Hovis carefully looks at the jail log each week to see what criminals need to be moved to federal prisons or should be billed to some other department of corrections institution. He then works with the judges and prosecutors to make sure the appropriate institution is billed, rather than Logan County paying the costs.
“I get a printout each week of the prisoners that Logan County is responsible for. Right now, we have two murderers and four or five sexual predators and those people take a lot longer to bring them to trial because of the state crime lab’s poor turnaround time,” Hovis said. “The local wheels of justice can’t start until they get the crime lab information back. The crime labs says its understaffed, but that means thousands of dollars to each county because of the slow turnaround time.”
Hovis doesn’t rush prisoners into and out of jail. He just makes sure the proper authorities are billed for those prinsoners’ jailtime and he makes sure that all prisoners get their day in court — on schedule.
“I make sure everything flows as promptly as possible. I establish that everyone has an attorney. The work doesn’t start without an attorney. I go down to magistrate court and find out who has an attorney and who doesn’t. Sometimes they have one, sometimes they don’t. They may have been too drunk to fill out the paperwork, so the magistrate’s secretaries will call and have a counselor at the jail go to the prisoner and have him redo the paperwork,” Hovis said.
“I have the number of days that each prisoner has been in jail and then there are certain cutoffs. I analyze all the misdemeanor charges, which include domestic assault, petty larceny, prostitution and shoplifting, which can make them eligible for bond. The hearings are held promptly. But, if someone hasn’t had a hearing and the person is still in jail after 15-20 days on a misdemeanor, then I discuss it with the prosecutor. I have my list and anytime I see the attorneys in the courthouse, I ask them what is happening with these cases. Sometimes, they are unaware that the prisoner is one of their defendants. When they are not moved to the next step in the legal process, whether it’s prison or until they are bonded out or have their trial, I work to get their case heard in court.”
Hovis said that sometimes fugitives from other states can be lodged in the Southwestern Regional Jail and, if it’s not caught, Logan County gets charged with the bill.
“Fugitives aren’t billed to Logan County once they enter the fugitive file. Someone else — usually the state they are from — picks up the bill. But, until the local charges are dismissed, they are billed to Logan County,” Hovis said. “Fugitives are the No. 1 red flag for me because they can be moved. They’re not going to get out of jail. They’re just going to be moved back to Ohio, North Carolina or Virginia or wherever they are from.”
Hovis also said that he looks to see where prisoners have been arrested, because the county whose officers made the arrest should be paying the jail bill, instead of it falling on Logan County to pick up.
“I knowthe prisoner is not ours because there’s no file on him in magistrate court, so I get him transferred to the proper county,” Hovis said. “This happens occasionally.”
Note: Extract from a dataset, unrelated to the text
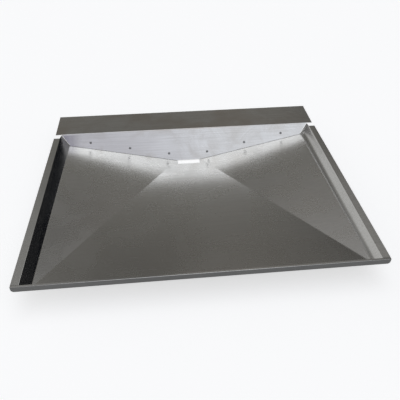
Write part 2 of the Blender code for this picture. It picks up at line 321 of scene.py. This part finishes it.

Hovis said he doesn’t have the power to get any prisoners in or out of jail. He only works on billing paperwork and makes sure the proper counties, states or legal institutions are picking up the tab.
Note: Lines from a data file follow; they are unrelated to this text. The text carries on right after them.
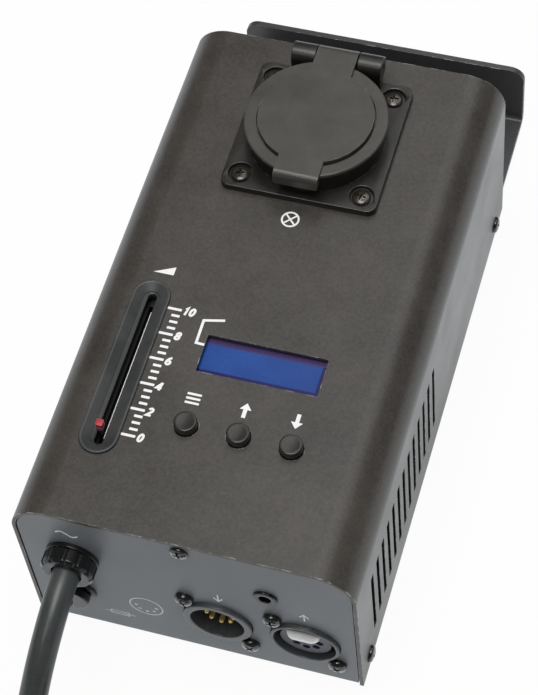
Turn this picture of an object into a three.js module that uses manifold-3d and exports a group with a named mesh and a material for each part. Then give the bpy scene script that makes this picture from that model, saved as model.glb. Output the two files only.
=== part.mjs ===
// A single-channel dimmer pack: a folded sheet-metal cover on a bent chassis, with a
// covered mains outlet, a fader, a display and three buttons on top, the mains lead,
// fuse and control sockets on the front end, and a hanging bracket behind.
// Millimetres. Inside the pack's own frame X is to the right, Y to the rear and Z up,
// with Y = 0 at the cover's front edge and Z = 0 at its lower edge.
import * as THREE from 'three';
import { mergeVertices } from 'three/addons/utils/BufferGeometryUtils.js';
import Module from 'manifold-3d';

const wasm = await Module();
wasm.setup();

// Clearances and cutting
const slipGap = 0.3;
const overrun = 2;
const weldDistance = 0.0001;

// Sheet metal
const sheet = 1.2;
const coverWidth = 104;
const coverHeight = 69;
const coverLength = 183;
const coverBendRadius = 12.5;
const panelRecess = 0.3;
const chassisBendRadius = 2;
const chassisFlangeHeight = 10.5;
const chassisFlangeInset = 4;

// Side vents
const ventCount = 13;
const ventWidth = 2.6;
const ventPitch = 6;
const ventFirstY = 15.5;
const ventBottom = 12;
const ventTop = 45;

// Screws that close the case
const caseScrewHeadRadius = 2.8;
const caseScrewHeadHeight = 1.4;
const caseScrewShankRadius = 1.45;
const caseScrewLength = 6;
const sideScrewFrontInset = 8.7;
const sideScrewRearInset = 11.4;
const sideScrewHeight = 5.9;
const topScrewDrop = 4.8;
const tabWidth = 15;
const tabHeight = 11;
const tabFoot = 9;

// Feet
const footRadius = 6;
const footHeight = 5;
const footHoleRadius = 2.5;
const footInsetX = 12;
const footFrontY = 14;
const footRearInset = 41;
const footBarbRadius = 3;

// Hanging bracket
const bracketSheet = 2;
const bracketInset = 2;
const bracketLeg = 30;
const bracketStandoff = 39;
const bracketRise = 25.5;
const bracketBendRadius = 3.5;
const bracketCorner = 5;
const bracketHoleRadius = 5.5;
const bracketHoleHeight = 11;
const bracketScrewMargin = 14;
const bracketScrewInset = 15;
const bracketScrewHeadRadius = 4;
const bracketScrewHeadHeight = 2.4;
const bracketScrewShankRadius = 1.95;
const bracketScrewLength = 7;

// Mains outlet
const outletSetback = 36;
const outletPlate = 50;
const outletPlateThickness = 2.5;
const outletPlateCorner = 3;
const outletScrewSpacing = 39;
const outletScrewHeadRadius = 2.9;
const outletScrewHeadHeight = 1.3;
const outletScrewLength = 9;
const outletCounterboreRadius = 3.8;
const outletCounterboreDepth = 1.3;
const collarRadius = 21.5;
const collarBore = 19.3;
const collarHeight = 9.5;
const wellDepth = 17.5;
const contactPlateThickness = 6;
const contactHoleRadius = 2.8;
const contactSpacing = 19;
const wellFloorThickness = 2;
const wellFloorBore = 16.8;
const keyRibWidth = 4;
const keyRibDepth = 2;
const earthStrapWidth = 6;
const earthStrapThickness = 0.8;
const earthStrapReach = 18.6;
const earthStrapRise = 3;
const earthBump = 1.3;

// Outlet lid and hinge
const lidRadius = 22.5;
const lidThickness = 1.4;
const lidGap = 0.3;
const lidDiscRadius = 18.2;
const lidDiscRise = 1.3;
const lidPlugRadius = 18.2;
const lidPlugDepth = 1.6;
const lidPlugWall = 1.6;
const lidTabWidth = 14.2;
const lidTabReach = 24.5;
const lidTabDrop = 5;
const lidTabBend = 2.2;
const hingeSetback = 25.5;
const hingeHeight = 8.7;
const barrelRadius = 3.8;
const barrelInner = 6.9;
const barrelOuter = 14.7;
const hingePinRadius = 1;
const springWireRadius = 0.3;
const springCoilRadius = 1.75;
const springTurns = 4;
const springWidth = 5;
const springPocketRadius = 2.4;

// Fader
const faderInset = 19;
const faderTravel = 45;
const faderZeroY = 30.7;
const bezelWidth = 12;
const bezelMargin = 8.4;
const bezelRim = 0.9;
const bezelSkirtWidth = 9.6;
const bezelSkirtDepth = 4.5;
const troughWidth = 5;
const dishDepth = 1.6;
const dishWidth = 10.4;
const potWidth = 9;
const potHeight = 6.9;
const potSlotWidth = 2;
const potSlotDepth = 3;
const potEndMargin = 7.5;
const leverThickness = 1.2;
const leverWidth = 3;
const leverRise = 1.6;
const leverTipSize = 2.5;
const leverTipHeight = 2.6;

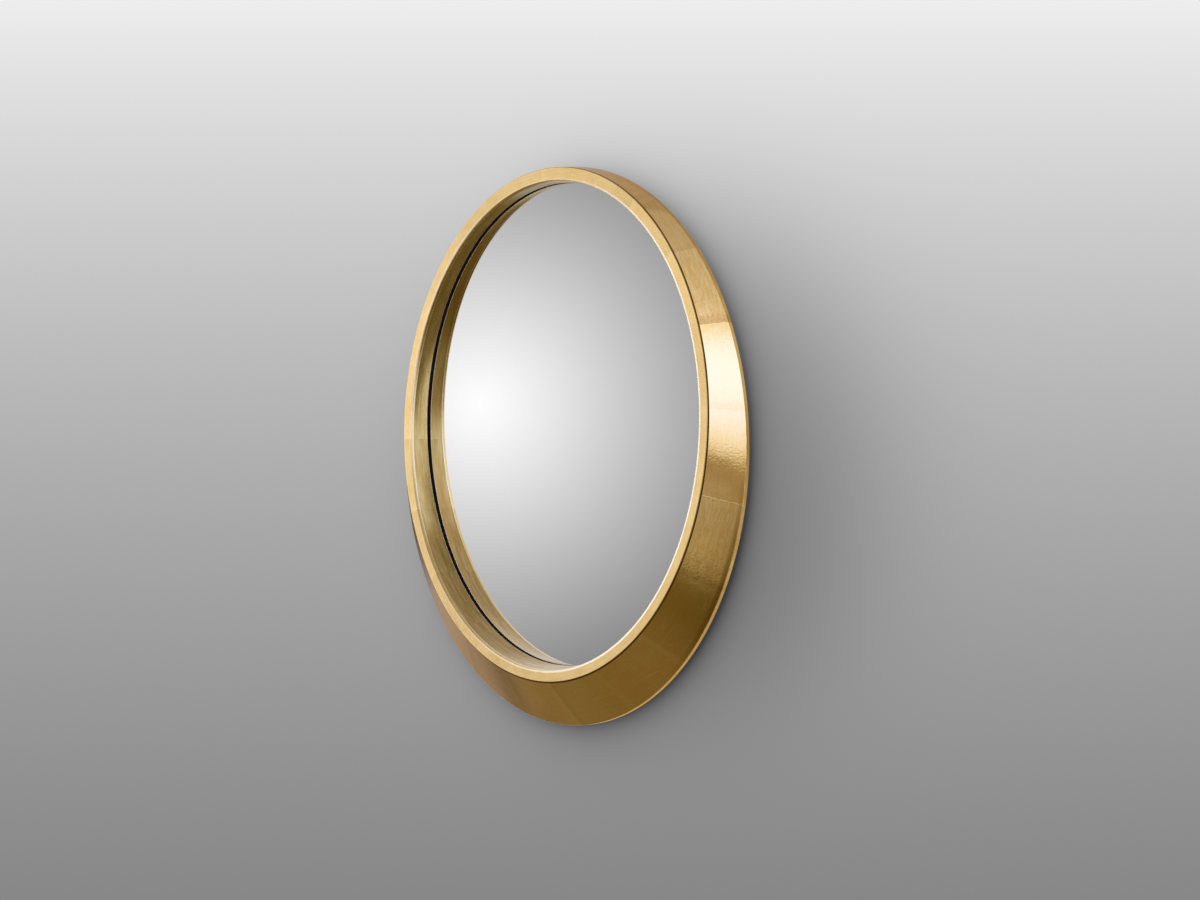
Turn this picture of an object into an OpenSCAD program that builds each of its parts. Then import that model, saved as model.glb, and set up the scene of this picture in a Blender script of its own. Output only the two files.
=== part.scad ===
// Round wall mirror in a gilded wooden frame. The rim is a true circle seated towards the top of
// a slightly wider than high outline, so the bevel around it runs from nothing to its full width
// at the foot. Millimetres, X to the right, Z up, Y towards the wall.
// The origin is halfway between the two hanging holes, in the flat back of the frame.

/* [Outline] */
// Width of the bevel at each side, where the outline is widest
bevel_side_w = 46; // [36:0.5:70]
// Width of the bevel at the foot
bevel_foot_w = 66.5; // [50:0.5:90]
// Thickness of the plywood ring that makes the upright back edge
back_ring_t = 5.5; // [4:0.5:8]
// Wood left outside the rim at the very top
top_wall = 1.5; // [1:0.1:12]

/* [Rim] */
// Outside diameter of the rim
rim_d = 765; // [700:1:775]
// Width of the flat front of the rim
rim_w = 18.5; // [14:0.5:26]
// Depth of the frame from its back to the middle of the rim's front
frame_depth = 37.6; // [34:0.1:50]
// Lean of the rim's front, which makes the foot deeper than the top
front_lean = 1.5; // [0:0.1:2]
// Height of the rim above the bevel
rim_proud = 3; // [2:0.5:5]
// How much the inner wall closes in from the rim to the glass
sight_closing = 4; // [2:0.5:8]
// Chamfer on both edges of the rim
rim_edge = 1.2; // [0.5:0.1:2]
// Glue line around the rim
glue_gap = 0.1; // [0.05:0.05:0.2]

/* [Glass] */
// Thickness of the mirror glass
glass_t = 4; // [3:1:6]
// How far the glass reaches behind the frame
glass_lap = 4.5; // [3:0.5:8]
// Gap around the edge of the glass, filled by the spacers
glass_gap = 2; // [1:0.5:3]
// Bevel ground on the edges of the glass
glass_arris = 0.5; // [0.3:0.1:1]
// Thickness of the black tape between frame and glass
tape_t = 1; // [0.5:0.5:2]
// Length of a spacer along the edge of the glass
spacer_l = 30; // [15:1:50]
// Thickness of the backing board
board_t = 2.5; // [2:0.5:4]
// Gap around the backing board
board_gap = 0.5; // [0.3:0.1:1]

/* [Turn buttons] */
// Overall length of a turn button
button_l = 40; // [32:1:46]
// Width of a turn button
button_w = 14; // [10:1:16]
// Thickness of a turn button
button_t = 1.5; // [1:0.1:1.6]
// Distance from the edge of the recess to a button's screw
button_inset = 8; // [8:0.5:9]
// Gap above and below a button
button_play = 0.3; // [0.2:0.05:0.3]
// Diameter of the screw that a button turns on
pivot_d = 3.9; // [3:0.1:4.5]
// Clearance of that screw in the button, all round
pivot_clearance = 0.05; // [0.02:0.01:0.1]
// Diameter of the pivot screw's pan head
pivot_head_d = 8; // [7:0.5:9]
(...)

If a prisoner has been sentenced, then the jail costs — $50 a day for each prisoner — get transferred to the Department of Corrections and off of Logan County taxpayers.
“From the day the jail gets the notification that they have been committed to prison, the bill is then transferred to the DOC,” Hovis said. “I had three people who were sentenced in March and they were still on our bill.”
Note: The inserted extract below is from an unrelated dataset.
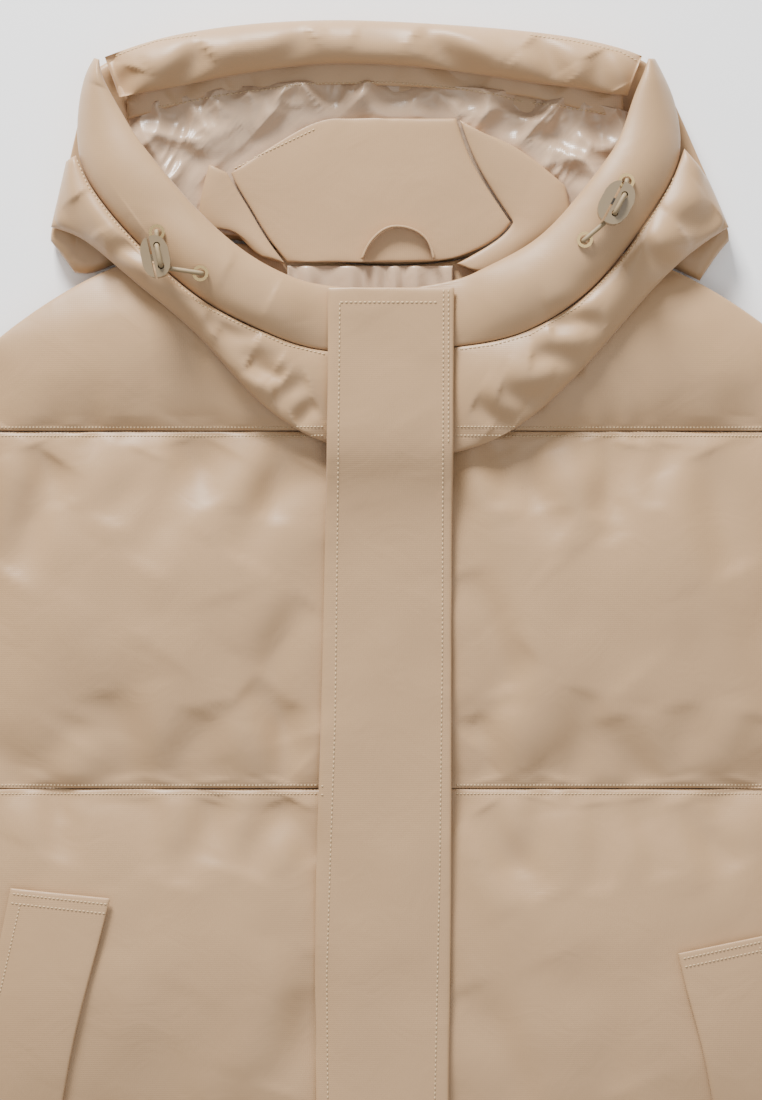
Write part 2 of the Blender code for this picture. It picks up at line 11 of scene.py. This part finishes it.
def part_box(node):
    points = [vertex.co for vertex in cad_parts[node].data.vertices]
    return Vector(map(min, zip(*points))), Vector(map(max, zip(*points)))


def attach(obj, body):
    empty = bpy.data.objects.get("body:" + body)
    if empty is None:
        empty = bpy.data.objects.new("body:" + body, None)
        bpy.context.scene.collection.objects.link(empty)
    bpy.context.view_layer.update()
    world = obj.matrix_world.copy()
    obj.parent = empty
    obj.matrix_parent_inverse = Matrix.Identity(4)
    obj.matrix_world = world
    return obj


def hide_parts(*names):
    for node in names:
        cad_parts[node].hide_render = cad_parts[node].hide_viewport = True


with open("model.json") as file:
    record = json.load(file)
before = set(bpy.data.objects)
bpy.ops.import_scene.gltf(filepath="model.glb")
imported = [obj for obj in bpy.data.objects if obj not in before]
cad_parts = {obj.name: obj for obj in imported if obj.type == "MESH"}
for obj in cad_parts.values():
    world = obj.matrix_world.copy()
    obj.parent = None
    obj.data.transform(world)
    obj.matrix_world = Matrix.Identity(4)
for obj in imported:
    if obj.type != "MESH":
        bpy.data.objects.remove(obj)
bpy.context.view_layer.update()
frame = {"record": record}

# ---- view, floor and light: a camera straight above the hood, the main light low beyond it ----
V_SHIFT = 0.453            # y of the back neck seam, metres


def spot(x, v, z=0.0):
    """Garment millimetres, from the centre front and up from the back neck seam, to metres."""
    return Vector((x / 1000, v / 1000 + V_SHIFT, z / 1000))


VIEW_HEIGHT = 2.5          # from the coat's face to the camera, metres
VIEW_SPAN = 0.660          # height that the view takes in at that face, metres
FACE_HEIGHT = 0.035
camera = bpy.data.objects.new("camera", bpy.data.cameras.new("camera"))
bpy.context.collection.objects.link(camera)
camera.location = spot(-5.4, -175.8) + Vector((0, 0, VIEW_HEIGHT + FACE_HEIGHT))
camera.data.lens = camera.data.sensor_width * VIEW_HEIGHT / VIEW_SPAN
bpy.context.scene.camera = camera

floor_mesh = bpy.data.meshes.new("floor")
floor_mesh.from_pydata([(-6, -6, 0), (6, -6, 0), (6, 6, 0), (-6, 6, 0)], [], [(0, 1, 2, 3)])
floor = bpy.data.objects.new("floor", floor_mesh)
bpy.context.collection.objects.link(floor)
floor_paint = bpy.data.materials.new("floor")
floor_paint.use_nodes = True
floor_shader = floor_paint.node_tree.nodes["Principled BSDF"]
floor_shader.inputs["Base Color"].default_value = (0.97, 0.97, 0.97, 1)
floor_shader.inputs["Roughness"].default_value = 0.9
floor_mesh.materials.append(floor_paint)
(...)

Over the past five years, Hovis has only been paid around $150,000. He currently only gets paid a flat fee of $36,000 a year with no benefits and no retirement. That’s a small amount compared to the $2.3 million he’s saved the county.
Hovis also works with Mingo, McDowell, Boone and Mercer counties to help decrease those counties’ jail bills.
“The other counties have had serious problems,” Hovis said. “The word got out that we were able to reduce our jail costs, so Mingo and McDowell counties contacted me last year and Mingo County was able to reduce its jail bill by 25 percent. I helped in Mingo and the first month I was there, we got $15,000 worth of credits. McDowell County reduced its jail bill by 26 percent and I was only over in McDowell for six months. This year, I have been working with Boone County and they’ve got people working on their jail bill.”
Hovis said the jail bill is like a personal bill for him. People don’t pay a bill unless they check it out first, he said. And that’s what he does to help save the taxpayers of Logan County a lot of money.
“It was taken for granted that the billing was being done correctly, but there are many errors made in every county,” Hovis said. “Any county that thinks there aren’t errors, give me a day and I’ll show them.”